Problem to solve:
Reproduce all of the data exactly, with no line skipped.

Data:
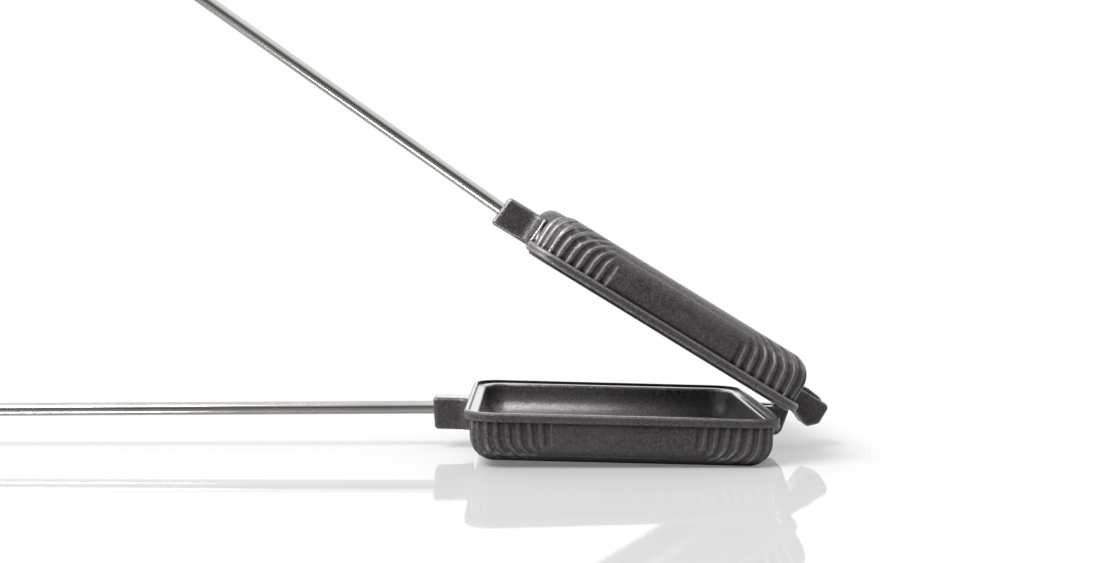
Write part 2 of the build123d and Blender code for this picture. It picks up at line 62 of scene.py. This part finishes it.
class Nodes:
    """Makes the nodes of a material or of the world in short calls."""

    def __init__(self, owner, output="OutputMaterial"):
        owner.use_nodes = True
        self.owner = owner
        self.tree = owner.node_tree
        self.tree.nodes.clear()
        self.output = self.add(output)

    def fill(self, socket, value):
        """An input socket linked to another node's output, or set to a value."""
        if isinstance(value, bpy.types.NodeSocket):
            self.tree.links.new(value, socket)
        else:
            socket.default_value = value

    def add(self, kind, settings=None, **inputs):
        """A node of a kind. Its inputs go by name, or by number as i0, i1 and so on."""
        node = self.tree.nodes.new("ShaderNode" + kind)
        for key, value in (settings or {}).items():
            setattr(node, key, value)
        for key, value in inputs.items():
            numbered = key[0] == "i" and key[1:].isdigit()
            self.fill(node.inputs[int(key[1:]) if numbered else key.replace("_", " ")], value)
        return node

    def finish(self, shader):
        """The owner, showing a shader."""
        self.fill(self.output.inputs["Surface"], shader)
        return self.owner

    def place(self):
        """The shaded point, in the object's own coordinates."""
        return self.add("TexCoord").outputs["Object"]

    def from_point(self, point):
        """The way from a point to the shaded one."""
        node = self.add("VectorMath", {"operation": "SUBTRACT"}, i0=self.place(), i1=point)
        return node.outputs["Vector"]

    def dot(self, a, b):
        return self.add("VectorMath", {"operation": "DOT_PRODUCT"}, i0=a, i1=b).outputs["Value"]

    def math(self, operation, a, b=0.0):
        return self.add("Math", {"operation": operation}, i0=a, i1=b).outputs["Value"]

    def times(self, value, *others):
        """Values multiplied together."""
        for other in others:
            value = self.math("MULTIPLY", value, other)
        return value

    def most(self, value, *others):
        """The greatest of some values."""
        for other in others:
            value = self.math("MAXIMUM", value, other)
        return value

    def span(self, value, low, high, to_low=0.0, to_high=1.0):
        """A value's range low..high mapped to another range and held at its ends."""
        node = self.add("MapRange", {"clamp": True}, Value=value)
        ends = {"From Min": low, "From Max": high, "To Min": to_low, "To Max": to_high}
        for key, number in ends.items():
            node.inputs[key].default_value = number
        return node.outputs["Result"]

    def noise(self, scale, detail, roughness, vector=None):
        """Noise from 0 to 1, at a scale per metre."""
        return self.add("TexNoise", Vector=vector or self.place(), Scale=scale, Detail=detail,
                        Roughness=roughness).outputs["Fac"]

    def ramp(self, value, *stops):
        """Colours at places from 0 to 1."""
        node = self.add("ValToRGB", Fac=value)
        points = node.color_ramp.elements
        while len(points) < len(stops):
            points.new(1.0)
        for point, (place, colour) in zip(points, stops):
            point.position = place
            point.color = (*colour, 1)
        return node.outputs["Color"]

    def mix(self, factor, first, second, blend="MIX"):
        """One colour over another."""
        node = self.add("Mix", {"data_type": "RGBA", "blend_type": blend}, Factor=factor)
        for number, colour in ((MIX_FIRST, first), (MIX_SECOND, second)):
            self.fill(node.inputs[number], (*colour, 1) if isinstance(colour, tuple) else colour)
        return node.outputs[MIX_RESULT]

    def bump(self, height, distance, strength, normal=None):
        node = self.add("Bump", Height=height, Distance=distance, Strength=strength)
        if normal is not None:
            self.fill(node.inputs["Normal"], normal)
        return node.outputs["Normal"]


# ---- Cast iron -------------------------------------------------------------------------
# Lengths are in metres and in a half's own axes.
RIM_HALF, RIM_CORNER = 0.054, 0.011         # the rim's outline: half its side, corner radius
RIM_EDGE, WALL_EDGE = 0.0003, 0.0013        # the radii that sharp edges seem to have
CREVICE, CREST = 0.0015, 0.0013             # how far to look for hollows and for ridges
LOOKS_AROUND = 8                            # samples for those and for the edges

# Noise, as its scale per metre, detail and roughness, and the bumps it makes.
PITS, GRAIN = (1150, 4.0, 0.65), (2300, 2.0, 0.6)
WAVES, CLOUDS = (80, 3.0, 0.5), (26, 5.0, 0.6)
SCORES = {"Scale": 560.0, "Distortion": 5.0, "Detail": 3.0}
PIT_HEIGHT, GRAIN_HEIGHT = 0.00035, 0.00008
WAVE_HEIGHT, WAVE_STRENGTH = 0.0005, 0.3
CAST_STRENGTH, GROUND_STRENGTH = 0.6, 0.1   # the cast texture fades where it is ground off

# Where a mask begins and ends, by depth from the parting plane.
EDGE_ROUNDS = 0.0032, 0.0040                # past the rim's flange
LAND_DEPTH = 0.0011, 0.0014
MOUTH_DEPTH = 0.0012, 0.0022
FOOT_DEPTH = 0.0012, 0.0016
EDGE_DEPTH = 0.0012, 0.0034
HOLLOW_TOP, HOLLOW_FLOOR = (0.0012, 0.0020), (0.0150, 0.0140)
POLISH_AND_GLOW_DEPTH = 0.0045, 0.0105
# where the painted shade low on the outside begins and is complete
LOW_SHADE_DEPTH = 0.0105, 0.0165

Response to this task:
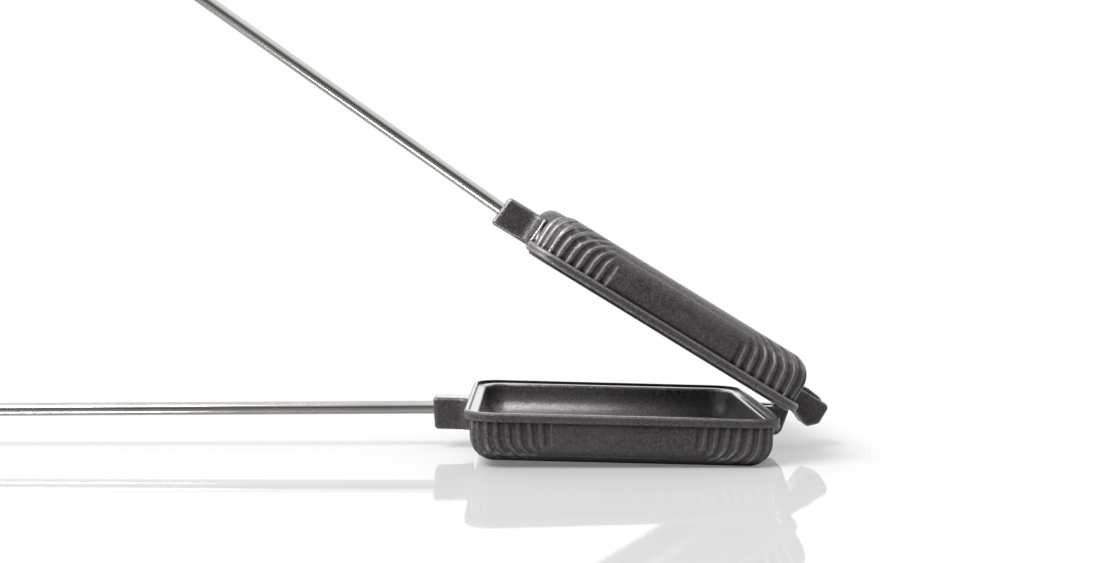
Write part 2 of the build123d and Blender code for this picture. It picks up at line 62 of scene.py. This part finishes it.
class Nodes:
    """Makes the nodes of a material or of the world in short calls."""

    def __init__(self, owner, output="OutputMaterial"):
        owner.use_nodes = True
        self.owner = owner
        self.tree = owner.node_tree
        self.tree.nodes.clear()
        self.output = self.add(output)

    def fill(self, socket, value):
        """An input socket linked to another node's output, or set to a value."""
        if isinstance(value, bpy.types.NodeSocket):
            self.tree.links.new(value, socket)
        else:
            socket.default_value = value

    def add(self, kind, settings=None, **inputs):
        """A node of a kind. Its inputs go by name, or by number as i0, i1 and so on."""
        node = self.tree.nodes.new("ShaderNode" + kind)
        for key, value in (settings or {}).items():
            setattr(node, key, value)
        for key, value in inputs.items():
            numbered = key[0] == "i" and key[1:].isdigit()
            self.fill(node.inputs[int(key[1:]) if numbered else key.replace("_", " ")], value)
        return node

    def finish(self, shader):
        """The owner, showing a shader."""
        self.fill(self.output.inputs["Surface"], shader)
        return self.owner

    def place(self):
        """The shaded point, in the object's own coordinates."""
        return self.add("TexCoord").outputs["Object"]

    def from_point(self, point):
        """The way from a point to the shaded one."""
        node = self.add("VectorMath", {"operation": "SUBTRACT"}, i0=self.place(), i1=point)
        return node.outputs["Vector"]

    def dot(self, a, b):
        return self.add("VectorMath", {"operation": "DOT_PRODUCT"}, i0=a, i1=b).outputs["Value"]

    def math(self, operation, a, b=0.0):
        return self.add("Math", {"operation": operation}, i0=a, i1=b).outputs["Value"]

    def times(self, value, *others):
        """Values multiplied together."""
        for other in others:
            value = self.math("MULTIPLY", value, other)
        return value

    def most(self, value, *others):
        """The greatest of some values."""
        for other in others:
            value = self.math("MAXIMUM", value, other)
        return value

    def span(self, value, low, high, to_low=0.0, to_high=1.0):
        """A value's range low..high mapped to another range and held at its ends."""
        node = self.add("MapRange", {"clamp": True}, Value=value)
        ends = {"From Min": low, "From Max": high, "To Min": to_low, "To Max": to_high}
        for key, number in ends.items():
            node.inputs[key].default_value = number
        return node.outputs["Result"]

    def noise(self, scale, detail, roughness, vector=None):
        """Noise from 0 to 1, at a scale per metre."""
        return self.add("TexNoise", Vector=vector or self.place(), Scale=scale, Detail=detail,
                        Roughness=roughness).outputs["Fac"]

    def ramp(self, value, *stops):
        """Colours at places from 0 to 1."""
        node = self.add("ValToRGB", Fac=value)
        points = node.color_ramp.elements
        while len(points) < len(stops):
            points.new(1.0)
        for point, (place, colour) in zip(points, stops):
            point.position = place
            point.color = (*colour, 1)
        return node.outputs["Color"]

    def mix(self, factor, first, second, blend="MIX"):
        """One colour over another."""
        node = self.add("Mix", {"data_type": "RGBA", "blend_type": blend}, Factor=factor)
        for number, colour in ((MIX_FIRST, first), (MIX_SECOND, second)):
            self.fill(node.inputs[number], (*colour, 1) if isinstance(colour, tuple) else colour)
        return node.outputs[MIX_RESULT]

    def bump(self, height, distance, strength, normal=None):
        node = self.add("Bump", Height=height, Distance=distance, Strength=strength)
        if normal is not None:
            self.fill(node.inputs["Normal"], normal)
        return node.outputs["Normal"]


# ---- Cast iron -------------------------------------------------------------------------
# Lengths are in metres and in a half's own axes.
RIM_HALF, RIM_CORNER = 0.054, 0.011         # the rim's outline: half its side, corner radius
RIM_EDGE, WALL_EDGE = 0.0003, 0.0013        # the radii that sharp edges seem to have
CREVICE, CREST = 0.0015, 0.0013             # how far to look for hollows and for ridges
LOOKS_AROUND = 8                            # samples for those and for the edges

# Noise, as its scale per metre, detail and roughness, and the bumps it makes.
PITS, GRAIN = (1150, 4.0, 0.65), (2300, 2.0, 0.6)
WAVES, CLOUDS = (80, 3.0, 0.5), (26, 5.0, 0.6)
SCORES = {"Scale": 560.0, "Distortion": 5.0, "Detail": 3.0}
PIT_HEIGHT, GRAIN_HEIGHT = 0.00035, 0.00008
WAVE_HEIGHT, WAVE_STRENGTH = 0.0005, 0.3
CAST_STRENGTH, GROUND_STRENGTH = 0.6, 0.1   # the cast texture fades where it is ground off

# Where a mask begins and ends, by depth from the parting plane.
EDGE_ROUNDS = 0.0032, 0.0040                # past the rim's flange
LAND_DEPTH = 0.0011, 0.0014
MOUTH_DEPTH = 0.0012, 0.0022
FOOT_DEPTH = 0.0012, 0.0016
EDGE_DEPTH = 0.0012, 0.0034
HOLLOW_TOP, HOLLOW_FLOOR = (0.0012, 0.0020), (0.0150, 0.0140)
POLISH_AND_GLOW_DEPTH = 0.0045, 0.0105
# where the painted shade low on the outside begins and is complete
LOW_SHADE_DEPTH = 0.0105, 0.0165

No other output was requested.